Our preferred sleep schedules are generally based on our genetics, with us being classified as one of two basic chronotypes. Scientists classify people who prefer to stay up late and feel more alert in the evenings as “night owls” and those who stick to early mornings and feel best during those times as “morning larks.” However, a recent study conducted in Russia says that scientist may be leaving out two other chronotypes.
The Research Digest reports that 130 volunteers were asked to stay awake for 24 hours without coffee or alcohol as they filled out questionnaires about their how awake they felt throughout the night, sleep patterns, and about how well they functioned the week before the study.
44 volunteers were identified as night owls, displaying higher levels of energy at 9pm than 9am, and 29 volunteers were found to be morning larks, for which the opposite was true. While the night owls typically went to bed about 2 hours later than the morning larks, for the rest of the volunteers neither of these patterns were true.

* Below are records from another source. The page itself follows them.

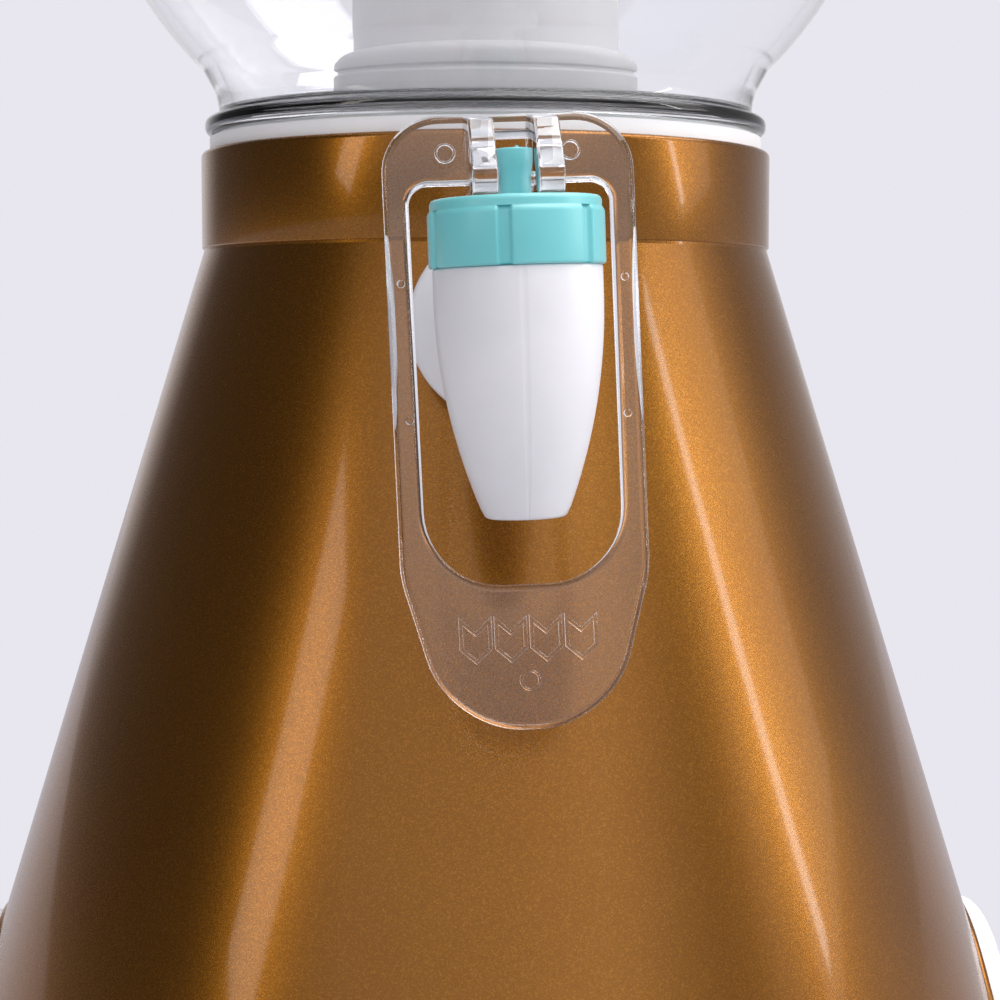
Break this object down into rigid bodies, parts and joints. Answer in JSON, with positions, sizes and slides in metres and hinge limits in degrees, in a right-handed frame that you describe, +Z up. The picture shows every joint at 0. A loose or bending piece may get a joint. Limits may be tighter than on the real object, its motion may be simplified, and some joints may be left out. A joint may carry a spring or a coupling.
{
  "type": "beverage dispenser",
  "caption": "Countertop drinks dispenser: bronze cone base, clear globe with ice core and lid, white tap with teal bonnet and clear push lever, white side caps.",
  "frame": {"origin": "on the table, under the middle of the base", "axes": "+Z up, the tap points along -Y, +X to the right of someone facing the tap"},
  "size_m": [0.269, 0.269, 0.4521],
  "materials": {
    "bronze_shell": "bronze metallic paint",
    "dark_plastic": "fine texture",
    "black_rubber": "matt",
    "steel": "bright",
    "white_plastic": "satin gloss",
    "frosted_plastic": "translucent",
    "silicone": "soft, translucent",
    "clear_plastic": "clear, polished",
    "milky_plastic": "satin",
    "white_rubber": "satin",
    "teal_plastic": "satin gloss",
    "clear_lever": "clear, polished"
  },
  "bodies": {
    "base": {"base_shell": "bronze_shell", "base_plate": "dark_plastic", "foot_pad": "black_rubber", "base_screws": "steel", "left_port_collar": "bronze_shell", "right_port_collar": "bronze_shell", "left_side_cap": "white_plastic", "right_side_cap": "white_plastic", "sump": "frosted_plastic", "sump_seal": "silicone", "globe": "clear_plastic", "tap_body": "white_plastic", "bevel_gasket": "white_rubber", "saddle_spacer": "white_plastic", "shank_washer": "silicone", "lock_nut": "white_plastic", "bonnet_cap": "teal_plastic", "bonnet_seal": "silicone", "return_spring": "steel"},
    "stem": {"valve_stem": "teal_plastic", "seat_cup": "silicone"},
    "lever": {"push_lever": "clear_lever"},
    "lid": {"lid": "bronze_shell", "lid_seal": "silicone", "lid_knob": "bronze_shell", "knob_screw": "steel", "core_tube": "milky_plastic", "core_seal": "silicone", "core_base": "milky_plastic"}
  },
  "joints": [
    {"name": "lid_lift", "type": "slide", "parent": "base", "child": "lid", "axis": [0, 0, 1], "range_m": [0, 0.22]},
    {"name": "stem_lift", "type": "slide", "parent": "base", "child": "stem", "axis": [-0.0349, 0, 0.9994], "range_m": [0, 0.002], "stiffness_N_per_m": 10, "springref_m": 0.012, "deforming": ["return_spring"]},
    {"name": "lever_push", "type": "hinge", "parent": "stem", "child": "lever", "pos_m": [-0.00084, -0.11445, 0.24599], "axis": [0.9994, 0, 0.0349], "range_deg": [0, 12], "stiffness_Nm_per_rad": 0.35, "springref_deg": -20.05}
  ],
  "couplings": [
    {"joint": "stem_lift", "follows": "lever_push", "m_per_rad": 0.0088}
  ]
}
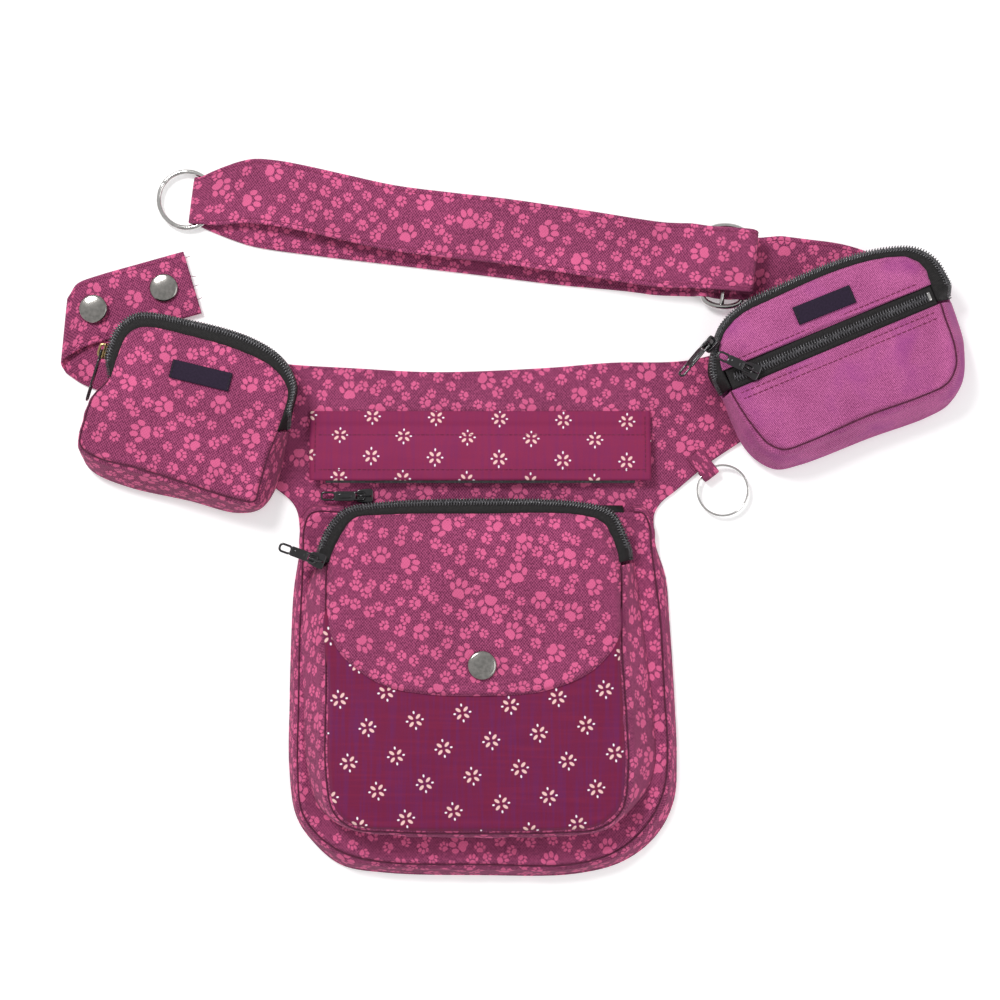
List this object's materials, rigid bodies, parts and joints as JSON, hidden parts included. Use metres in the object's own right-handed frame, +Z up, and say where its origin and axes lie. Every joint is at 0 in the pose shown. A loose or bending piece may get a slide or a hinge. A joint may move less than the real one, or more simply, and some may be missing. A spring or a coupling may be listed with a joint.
{
  "type": "pouch bag",
  "caption": "Hip belt pouch bag lying flat: a main zip bag with snap flap, two belt pouches, a snap strap and a long adjustable strap.",
  "frame": {"origin": "on the floor under the upper middle of the main bag, on the underside of its back", "axes": "+Z up out of the front of the bag, +X along the belt to the wearer's left, +Y from the main bag to the long strap"},
  "size_m": [0.4811, 0.382, 0.0382],
  "materials": {
    "paw_canvas": "woven canvas printed with pink paw prints",
    "plum_cotton": "plum shot cotton printed with small pale flowers",
    "magenta_canvas": "plain magenta twill canvas",
    "black_tape": "black zip tape with a nylon coil",
    "black_label": "black woven label, bare",
    "black_metal": "black lacquered zip metal",
    "bright_metal": "bright nickel plate"
  },
  "bodies": {
    "bag": {"back_panel": "paw_canvas", "rear_compartment": "paw_canvas", "rear_zip": "black_tape", "rear_slider": "black_metal", "front_compartment": "paw_canvas", "front_zip": "black_tape", "front_slider": "black_metal", "slip_pocket": "plum_cotton", "flap": "paw_canvas", "flap_snap": "bright_metal", "covered_zip": "black_tape", "covered_slider": "black_metal", "zip_cover": "plum_cotton", "left_pouch_back": "paw_canvas", "left_pouch": "paw_canvas", "left_pouch_zip": "black_tape", "left_pouch_slider": "black_metal", "left_pouch_label": "black_label", "right_pouch_back": "magenta_canvas", "right_pouch": "magenta_canvas", "right_pouch_upper": "magenta_canvas", "right_pouch_top_zip": "black_tape", "right_pouch_top_slider": "black_metal", "right_pouch_front_zip": "black_tape", "right_pouch_front_slider": "black_metal", "right_pouch_label": "black_label", "snap_strap": "paw_canvas", "snap_cap_1": "bright_metal", "snap_cap_2": "bright_metal", "adjustable_strap": "paw_canvas", "o_ring": "bright_metal", "tri_glide": "bright_metal", "key_ring": "bright_metal", "ring_tab": "paw_canvas"},
    "front_pull": {"front_pull": "black_metal"},
    "rear_pull": {"rear_pull": "black_metal"},
    "left_pouch_pull": {"left_pouch_pull": "black_metal"},
    "right_pouch_top_pull": {"right_pouch_top_pull": "black_metal"},
    "right_pouch_front_pull": {"right_pouch_front_pull": "black_metal"}
  },
  "joints": [
    {"name": "front_pull_hinge", "type": "hinge", "parent": "bag", "child": "front_pull", "pos_m": [-0.09832, -0.0218, 0.02641], "axis": [0.342, 0.9397, 0], "range_deg": [0, 110]},
    {"name": "rear_pull_hinge", "type": "hinge", "parent": "bag", "child": "rear_pull", "pos_m": [-0.07449, 0.01157, 0.0056], "axis": [0, 1, 0], "range_deg": [0, 110]},
    {"name": "left_pouch_pull_hinge", "type": "hinge", "parent": "bag", "child": "left_pouch_pull", "pos_m": [-0.21204, 0.08839, 0.0172], "axis": [0, 0, -1], "range_deg": [0, 110]},
    {"name": "right_pouch_top_pull_hinge", "type": "hinge", "parent": "bag", "child": "right_pouch_top_pull", "pos_m": [0.10621, 0.09174, 0.02834], "axis": [-0.4924, 0.4132, -0.766], "range_deg": [0, 110]},
    {"name": "right_pouch_front_pull_hinge", "type": "hinge", "parent": "bag", "child": "right_pouch_front_pull", "pos_m": [0.12859, 0.07692, 0.03363], "axis": [0.4226, 0.9063, 0], "range_deg": [0, 110]}
  ]
}
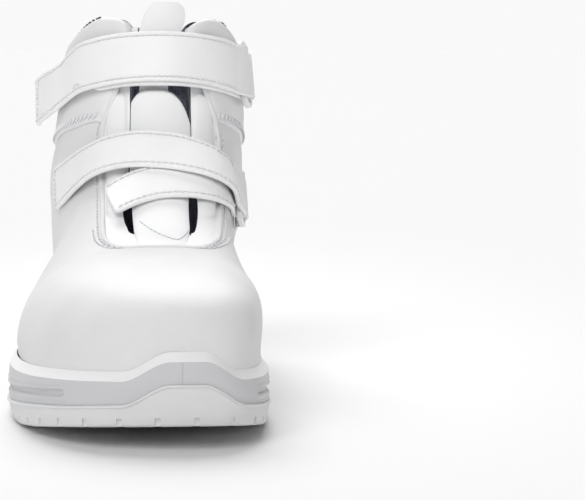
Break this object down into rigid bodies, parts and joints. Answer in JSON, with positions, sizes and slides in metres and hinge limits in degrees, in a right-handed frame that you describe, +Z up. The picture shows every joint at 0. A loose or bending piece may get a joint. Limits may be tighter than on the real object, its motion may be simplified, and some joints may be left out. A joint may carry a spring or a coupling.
{
  "type": "safety boot",
  "caption": "White ankle-high safety boot, right foot, with two hook-and-loop straps, padded collar and a moulded sole with a raised toe bumper",
  "frame": {"origin": "on the floor under the middle of the heel's flat tread", "axes": "+X across the foot towards the big-toe side, +Y from toe to heel, +Z up"},
  "size_m": [0.1089, 0.3016, 0.1708],
  "materials": {
    "sole": "matte moulded tread",
    "sole_side": "satin moulded foam side wall",
    "insole": "woven cover",
    "upper": "smooth coated leather with a fine grain",
    "facing": "soft coated leather",
    "strap": "coated leather, stitched edges",
    "ring": "moulded, glossy",
    "lining": "dark mesh lining",
    "thread": "sewing thread"
  },
  "bodies": {
    "root": {"outsole": "sole", "midsole": "sole_side", "insole": "insole", "upper": "upper", "throat_facing": "facing", "tongue": "facing", "strap_top": "strap", "strap_low": "strap", "ring_top": "ring", "ring_low": "ring", "tab_top": "strap", "tab_low": "strap"}
  },
  "joints": []
}
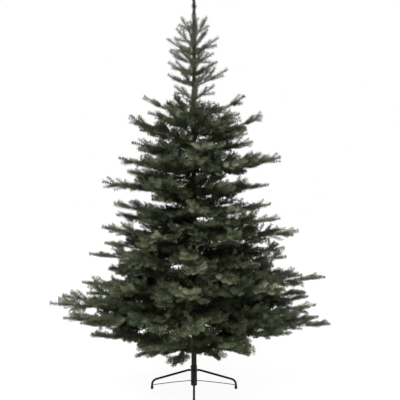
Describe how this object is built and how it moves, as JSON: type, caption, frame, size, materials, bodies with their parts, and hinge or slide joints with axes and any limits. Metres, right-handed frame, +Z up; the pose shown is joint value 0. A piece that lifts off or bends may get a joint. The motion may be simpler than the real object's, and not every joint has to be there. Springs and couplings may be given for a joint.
{
  "type": "artificial christmas tree on a folding stand",
  "caption": "Undecorated artificial fir with layered boughs, upswept tips and a bare leader, standing on a black tube stand with splayed legs.",
  "frame": {"origin": "on the floor, under the axis of the pole", "axes": "+Z up along the pole, +X to the right seen from the front, -Y to the front"},
  "size_m": [1.4745, 1.3265, 2.1],
  "materials": {
    "needles": "matte",
    "bough_wire": "matte",
    "green_painted_pole": "satin",
    "black_painted_steel": "satin",
    "dark_steel": "satin",
    "foot_rubber": "matte"
  },
  "bodies": {
    "root": {"bough_collar": "black_painted_steel", "leader_foliage": "needles", "pole": "green_painted_pole", "stand_brace_across": "black_painted_steel", "stand_brace_along": "black_painted_steel", "stand_foot_back": "foot_rubber", "stand_foot_front": "foot_rubber", "stand_foot_left": "foot_rubber", "stand_foot_right": "foot_rubber", "stand_hub": "black_painted_steel", "stand_leg_back": "black_painted_steel", "stand_leg_front": "black_painted_steel", "stand_leg_left": "black_painted_steel", "stand_leg_right": "black_painted_steel", "stand_screw": "dark_steel", "tier_10_foliage_1": "needles", "tier_10_foliage_2": "needles", "tier_11_foliage_1": "needles", "tier_11_foliage_2": "needles", "tier_1_bough_1": "bough_wire", "tier_1_bough_2": "bough_wire", "tier_1_bough_3": "bough_wire", "tier_1_bough_4": "bough_wire", "tier_1_bough_5": "bough_wire", "tier_1_bough_6": "bough_wire", "tier_1_bough_7": "bough_wire", "tier_1_bough_8": "bough_wire", "tier_1_bough_9": "bough_wire", "tier_1_foliage_1": "needles", "tier_1_foliage_2": "needles", "tier_1_foliage_3": "needles", "tier_2_foliage_1": "needles", "tier_2_foliage_2": "needles", "tier_2_foliage_3": "needles", "tier_3_foliage_1": "needles", "tier_3_foliage_2": "needles", "tier_3_foliage_3": "needles", "tier_4_foliage_1": "needles", "tier_4_foliage_2": "needles", "tier_4_foliage_3": "needles", "tier_5_foliage_1": "needles", "tier_5_foliage_2": "needles", "tier_5_foliage_3": "needles", "tier_6_foliage_1": "needles", "tier_6_foliage_2": "needles", "tier_6_foliage_3": "needles", "tier_7_foliage_1": "needles", "tier_7_foliage_2": "needles", "tier_7_foliage_3": "needles", "tier_8_foliage_1": "needles", "tier_8_foliage_2": "needles", "tier_9_foliage_1": "needles", "tier_9_foliage_2": "needles", "whorl_1_foliage": "needles", "whorl_2_foliage": "needles", "whorl_3_foliage": "needles", "whorl_4_foliage": "needles", "whorl_5_foliage": "needles", "whorl_6_foliage": "needles", "whorl_7_foliage": "needles"}
  },
  "joints": []
}
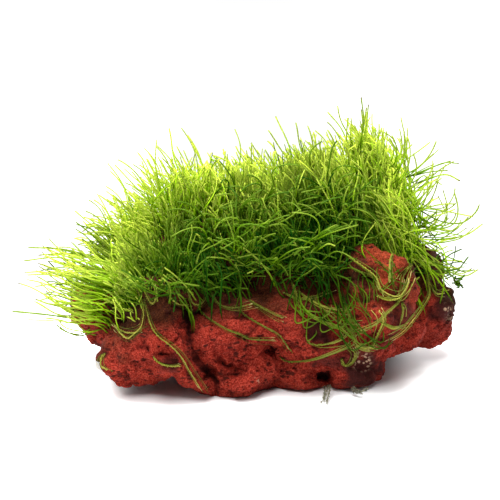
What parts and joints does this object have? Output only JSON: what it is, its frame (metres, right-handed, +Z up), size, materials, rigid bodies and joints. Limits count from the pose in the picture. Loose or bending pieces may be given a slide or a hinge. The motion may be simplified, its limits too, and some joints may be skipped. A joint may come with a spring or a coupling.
{
  "type": "willow moss on lava stone",
  "caption": "Lump of porous red lava stone with a thick cushion of willow moss grown over its top and stems trailing down its face; an aquarium plant on its stone.",
  "frame": {"origin": "on the surface that the stone stands on, under the middle of the whole object", "axes": "+X to the right and +Y to the back of the stone as it is usually shown, +Z up; the length runs along X"},
  "size_m": [0.1404, 0.0996, 0.0811],
  "materials": {
    "red_lava": "rough, porous, matt brick red",
    "willow_moss": "fine leafy strands, yellow-green at the tips and dark green at the roots",
    "moss_stem": "thin leafy stems, yellow-green",
    "dry_moss": "dry grey-green stem ends"
  },
  "bodies": {
    "root": {"curl_boulder": "moss_stem", "curl_left": "moss_stem", "curl_right_foot": "moss_stem", "curl_right_high": "moss_stem", "curl_right_low": "moss_stem", "curl_right_middle": "moss_stem", "lava_stone": "red_lava", "loop_left": "moss_stem", "loop_middle": "moss_stem", "moss_back": "willow_moss", "moss_front": "willow_moss", "moss_left": "willow_moss", "moss_left_back": "willow_moss", "moss_left_front": "willow_moss", "moss_middle": "willow_moss", "moss_peak": "willow_moss", "moss_right": "willow_moss", "moss_right_back": "willow_moss", "spray_right": "moss_stem", "sprig_boulder": "moss_stem", "sprig_hollow": "moss_stem", "stem_boulder": "moss_stem", "stem_bow_left": "moss_stem", "stem_bow_middle": "moss_stem", "stem_fall_right": "moss_stem", "stem_lobe": "moss_stem", "stem_long_left": "moss_stem", "stem_long_middle": "moss_stem", "stem_long_right": "moss_stem", "stem_low_right": "moss_stem", "stem_short_left": "moss_stem", "stem_slope_middle": "moss_stem", "stem_upper_right": "moss_stem", "stray_far_left": "moss_stem", "stray_left_high": "moss_stem", "stray_left_low": "moss_stem", "stray_left_middle": "moss_stem", "stray_left_top": "moss_stem", "stray_peak": "moss_stem", "stray_right_high": "moss_stem", "stray_right_top": "moss_stem", "wisp_front": "dry_moss", "wisp_right": "dry_moss"}
  },
  "joints": []
}
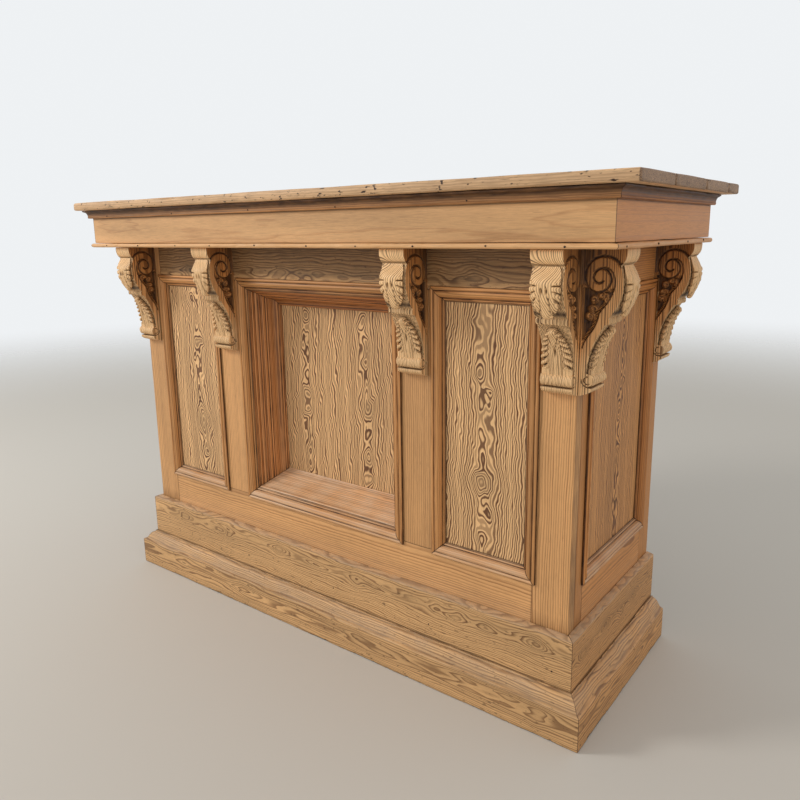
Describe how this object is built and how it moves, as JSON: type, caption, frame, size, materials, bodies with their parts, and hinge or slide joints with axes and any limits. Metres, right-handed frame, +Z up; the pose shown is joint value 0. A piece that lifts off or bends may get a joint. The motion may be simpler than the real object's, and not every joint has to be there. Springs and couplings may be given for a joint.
{
  "type": "bar counter",
  "caption": "Panelled wooden bar counter with a boarded worktop, carved scroll corbels, a deep stepped centre reveal and a moulded plinth, open and shelved at the back.",
  "frame": {"origin": "on the floor, under the middle of the worktop", "axes": "+Z up, +X along the counter's length to the right as the customer sees it, +Y from the customer's side to the server's side"},
  "size_m": [1.55, 0.5976, 1.05],
  "materials": {
    "worktop": "stripped pine, bare and waxed",
    "bed_mould": "stripped pine, bare and waxed",
    "fascia": "stripped pine, bare and waxed",
    "soffit": "stripped pine, bare and waxed",
    "frame": "stripped pine, bare and waxed",
    "panel": "stripped pine, bare and waxed",
    "moulding": "stripped pine, bare and waxed",
    "reveal": "stripped pine, bare and waxed",
    "carving": "stripped pine, bare and waxed",
    "plinth": "stripped pine, bare and waxed",
    "inside": "stripped pine, bare and waxed"
  },
  "bodies": {
    "root": {"back_top_rail": "inside", "bed_mould_front": "bed_mould", "bed_mould_left": "bed_mould", "bed_mould_right": "bed_mould", "bottom_board": "inside", "corbel_front_left": "carving", "corbel_front_left_corner": "carving", "corbel_front_right": "carving", "corbel_front_right_corner": "carving", "corbel_left_back": "carving", "corbel_left_front": "carving", "corbel_right_back": "carving", "corbel_right_front": "carving", "corner_stile_left": "frame", "corner_stile_right": "frame", "fascia_front": "fascia", "fascia_left": "fascia", "fascia_right": "fascia", "front_bottom_rail": "frame", "front_top_rail": "frame", "moulding_front_centre": "moulding", "moulding_front_left": "moulding", "moulding_front_right": "moulding", "moulding_side_left": "moulding", "moulding_side_right": "moulding", "muntin_left": "frame", "muntin_right": "frame", "panel_front_centre": "panel", "panel_front_left": "panel", "panel_front_right": "panel", "panel_side_left": "panel", "panel_side_right": "panel", "plinth_lower_front": "plinth", "plinth_lower_left": "plinth", "plinth_lower_right": "plinth", "plinth_upper_front": "plinth", "plinth_upper_left": "plinth", "plinth_upper_right": "plinth", "reveal_bottom": "reveal", "reveal_left": "reveal", "reveal_right": "reveal", "reveal_top": "reveal", "shelf": "inside", "shelf_bearer_left": "inside", "shelf_bearer_right": "inside", "side_back_stile_left": "frame", "side_back_stile_right": "frame", "side_bottom_rail_left": "frame", "side_bottom_rail_right": "frame", "side_front_stile_left": "frame", "side_front_stile_right": "frame", "side_top_rail_left": "frame", "side_top_rail_right": "frame", "soffit_front": "soffit", "soffit_left": "soffit", "soffit_right": "soffit", "top_board_back": "worktop", "top_board_front": "worktop", "top_board_second": "worktop", "top_board_third": "worktop"}
  },
  "joints": []
}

25 people made up a “high energetic” group who felt relativity energetic during both the morning and evening hours, while 32 people found themselves in the “lethargic” group as they reported feeling low energy during both the morning and evening. The people in these two groups also kept a bedtime that feel somewhere between the morning larks and night owl group’s bedtimes. High energetic volunteers slept 30 minutes less than the other 3 groups, collecting an average of 7.5 hours of sleep every night.
The study will be published in the January 2015 issue of the journal Personality and Individual Differences and was conducted by biologist Arcady Putilov and his colleagues at the Siberian Branch of the Russian Academy of Sciences.